Set task. Quote the listing below in its entirety.

=-=-=-=-=

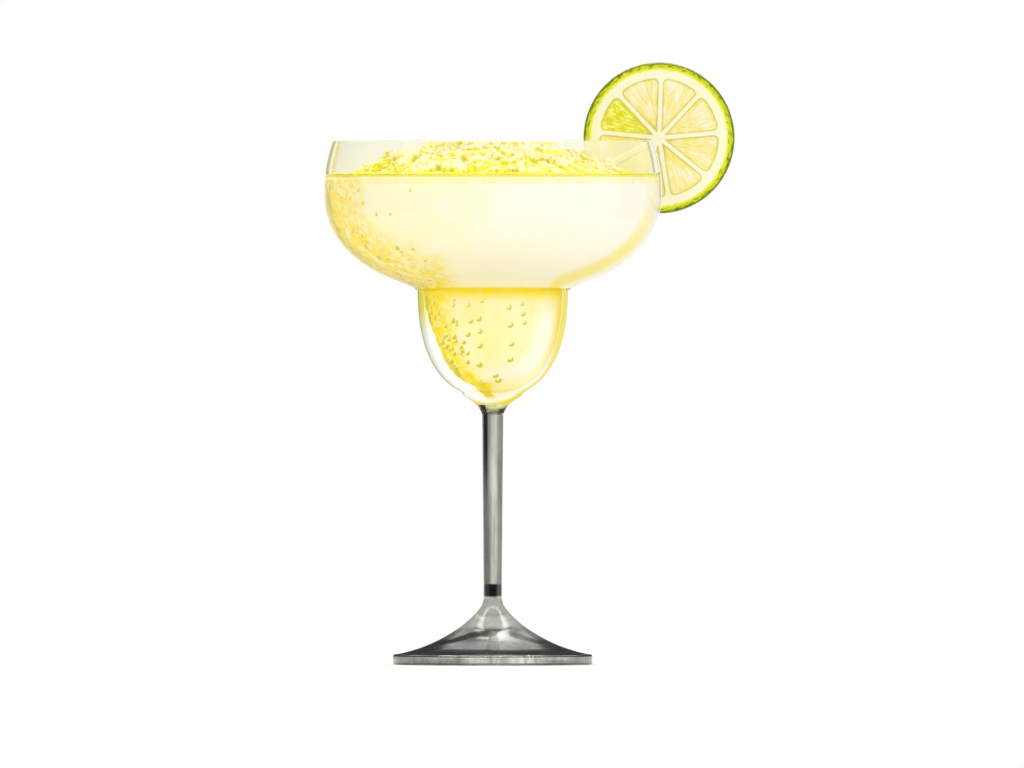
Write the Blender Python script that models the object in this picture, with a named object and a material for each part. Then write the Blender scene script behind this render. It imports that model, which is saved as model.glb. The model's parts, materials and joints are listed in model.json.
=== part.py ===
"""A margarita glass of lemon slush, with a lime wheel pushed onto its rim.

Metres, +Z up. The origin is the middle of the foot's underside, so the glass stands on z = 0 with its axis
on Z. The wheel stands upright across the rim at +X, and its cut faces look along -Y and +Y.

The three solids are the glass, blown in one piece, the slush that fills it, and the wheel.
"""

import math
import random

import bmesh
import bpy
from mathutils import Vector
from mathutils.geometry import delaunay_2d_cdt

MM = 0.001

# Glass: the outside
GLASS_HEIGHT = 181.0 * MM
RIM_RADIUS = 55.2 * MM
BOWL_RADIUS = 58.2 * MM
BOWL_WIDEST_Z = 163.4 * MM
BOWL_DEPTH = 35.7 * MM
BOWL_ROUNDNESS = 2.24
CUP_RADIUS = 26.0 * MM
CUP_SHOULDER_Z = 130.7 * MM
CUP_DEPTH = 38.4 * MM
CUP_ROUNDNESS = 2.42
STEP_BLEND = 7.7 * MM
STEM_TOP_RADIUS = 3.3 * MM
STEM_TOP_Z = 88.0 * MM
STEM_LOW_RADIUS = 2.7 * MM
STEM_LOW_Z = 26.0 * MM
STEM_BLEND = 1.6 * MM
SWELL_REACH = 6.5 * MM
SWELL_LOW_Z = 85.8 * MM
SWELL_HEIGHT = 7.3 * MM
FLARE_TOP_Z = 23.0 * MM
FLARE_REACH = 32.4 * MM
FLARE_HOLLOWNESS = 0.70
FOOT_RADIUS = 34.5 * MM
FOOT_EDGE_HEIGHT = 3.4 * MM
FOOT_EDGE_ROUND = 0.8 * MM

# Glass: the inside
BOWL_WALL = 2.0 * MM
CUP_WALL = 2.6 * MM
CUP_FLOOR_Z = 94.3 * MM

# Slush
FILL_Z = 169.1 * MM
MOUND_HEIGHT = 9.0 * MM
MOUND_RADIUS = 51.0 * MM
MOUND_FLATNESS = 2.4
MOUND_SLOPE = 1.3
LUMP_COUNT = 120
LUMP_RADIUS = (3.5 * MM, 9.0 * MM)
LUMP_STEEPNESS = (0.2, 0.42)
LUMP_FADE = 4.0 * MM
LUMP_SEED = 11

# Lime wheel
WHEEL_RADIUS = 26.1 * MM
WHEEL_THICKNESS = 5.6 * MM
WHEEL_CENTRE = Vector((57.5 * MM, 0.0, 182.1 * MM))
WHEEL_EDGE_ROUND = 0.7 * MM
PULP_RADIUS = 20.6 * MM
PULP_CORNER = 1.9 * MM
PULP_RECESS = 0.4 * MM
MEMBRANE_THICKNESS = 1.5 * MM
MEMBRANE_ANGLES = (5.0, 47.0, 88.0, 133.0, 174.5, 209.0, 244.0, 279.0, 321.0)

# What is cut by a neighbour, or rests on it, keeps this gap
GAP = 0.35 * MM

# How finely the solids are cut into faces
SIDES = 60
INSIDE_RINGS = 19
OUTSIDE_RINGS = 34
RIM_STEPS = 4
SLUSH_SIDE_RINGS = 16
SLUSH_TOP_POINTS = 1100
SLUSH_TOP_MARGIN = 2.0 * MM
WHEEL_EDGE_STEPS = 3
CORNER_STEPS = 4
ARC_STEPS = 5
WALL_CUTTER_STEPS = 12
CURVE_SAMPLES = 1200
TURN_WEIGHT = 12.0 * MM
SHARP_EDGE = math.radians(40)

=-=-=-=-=

Written solution.
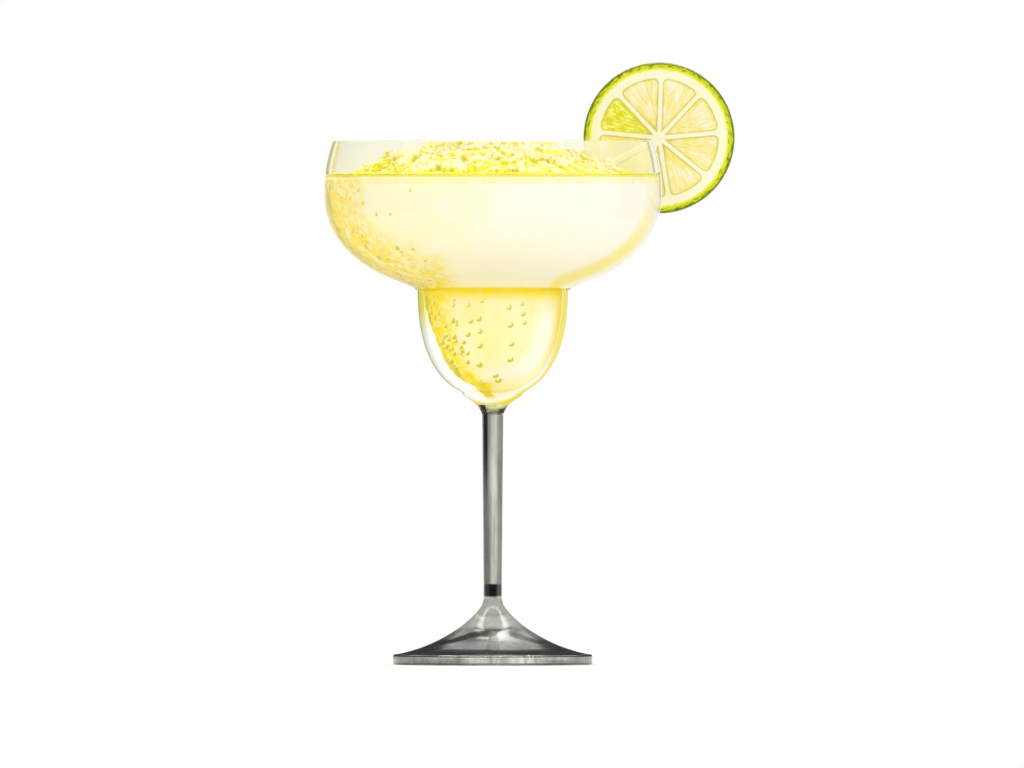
Write the Blender Python script that models the object in this picture, with a named object and a material for each part. Then write the Blender scene script behind this render. It imports that model, which is saved as model.glb. The model's parts, materials and joints are listed in model.json.
=== part.py ===
"""A margarita glass of lemon slush, with a lime wheel pushed onto its rim.

Metres, +Z up. The origin is the middle of the foot's underside, so the glass stands on z = 0 with its axis
on Z. The wheel stands upright across the rim at +X, and its cut faces look along -Y and +Y.

The three solids are the glass, blown in one piece, the slush that fills it, and the wheel.
"""

import math
import random

import bmesh
import bpy
from mathutils import Vector
from mathutils.geometry import delaunay_2d_cdt

MM = 0.001

# Glass: the outside
GLASS_HEIGHT = 181.0 * MM
RIM_RADIUS = 55.2 * MM
BOWL_RADIUS = 58.2 * MM
BOWL_WIDEST_Z = 163.4 * MM
BOWL_DEPTH = 35.7 * MM
BOWL_ROUNDNESS = 2.24
CUP_RADIUS = 26.0 * MM
CUP_SHOULDER_Z = 130.7 * MM
CUP_DEPTH = 38.4 * MM
CUP_ROUNDNESS = 2.42
STEP_BLEND = 7.7 * MM
STEM_TOP_RADIUS = 3.3 * MM
STEM_TOP_Z = 88.0 * MM
STEM_LOW_RADIUS = 2.7 * MM
STEM_LOW_Z = 26.0 * MM
STEM_BLEND = 1.6 * MM
SWELL_REACH = 6.5 * MM
SWELL_LOW_Z = 85.8 * MM
SWELL_HEIGHT = 7.3 * MM
FLARE_TOP_Z = 23.0 * MM
FLARE_REACH = 32.4 * MM
FLARE_HOLLOWNESS = 0.70
FOOT_RADIUS = 34.5 * MM
FOOT_EDGE_HEIGHT = 3.4 * MM
FOOT_EDGE_ROUND = 0.8 * MM

# Glass: the inside
BOWL_WALL = 2.0 * MM
CUP_WALL = 2.6 * MM
CUP_FLOOR_Z = 94.3 * MM

# Slush
FILL_Z = 169.1 * MM
MOUND_HEIGHT = 9.0 * MM
MOUND_RADIUS = 51.0 * MM
MOUND_FLATNESS = 2.4
MOUND_SLOPE = 1.3
LUMP_COUNT = 120
LUMP_RADIUS = (3.5 * MM, 9.0 * MM)
LUMP_STEEPNESS = (0.2, 0.42)
LUMP_FADE = 4.0 * MM
LUMP_SEED = 11

# Lime wheel
WHEEL_RADIUS = 26.1 * MM
WHEEL_THICKNESS = 5.6 * MM
WHEEL_CENTRE = Vector((57.5 * MM, 0.0, 182.1 * MM))
WHEEL_EDGE_ROUND = 0.7 * MM
PULP_RADIUS = 20.6 * MM
PULP_CORNER = 1.9 * MM
PULP_RECESS = 0.4 * MM
MEMBRANE_THICKNESS = 1.5 * MM
MEMBRANE_ANGLES = (5.0, 47.0, 88.0, 133.0, 174.5, 209.0, 244.0, 279.0, 321.0)

# What is cut by a neighbour, or rests on it, keeps this gap
GAP = 0.35 * MM

# How finely the solids are cut into faces
SIDES = 60
INSIDE_RINGS = 19
OUTSIDE_RINGS = 34
RIM_STEPS = 4
SLUSH_SIDE_RINGS = 16
SLUSH_TOP_POINTS = 1100
SLUSH_TOP_MARGIN = 2.0 * MM
WHEEL_EDGE_STEPS = 3
CORNER_STEPS = 4
ARC_STEPS = 5
WALL_CUTTER_STEPS = 12
CURVE_SAMPLES = 1200
TURN_WEIGHT = 12.0 * MM
SHARP_EDGE = math.radians(40)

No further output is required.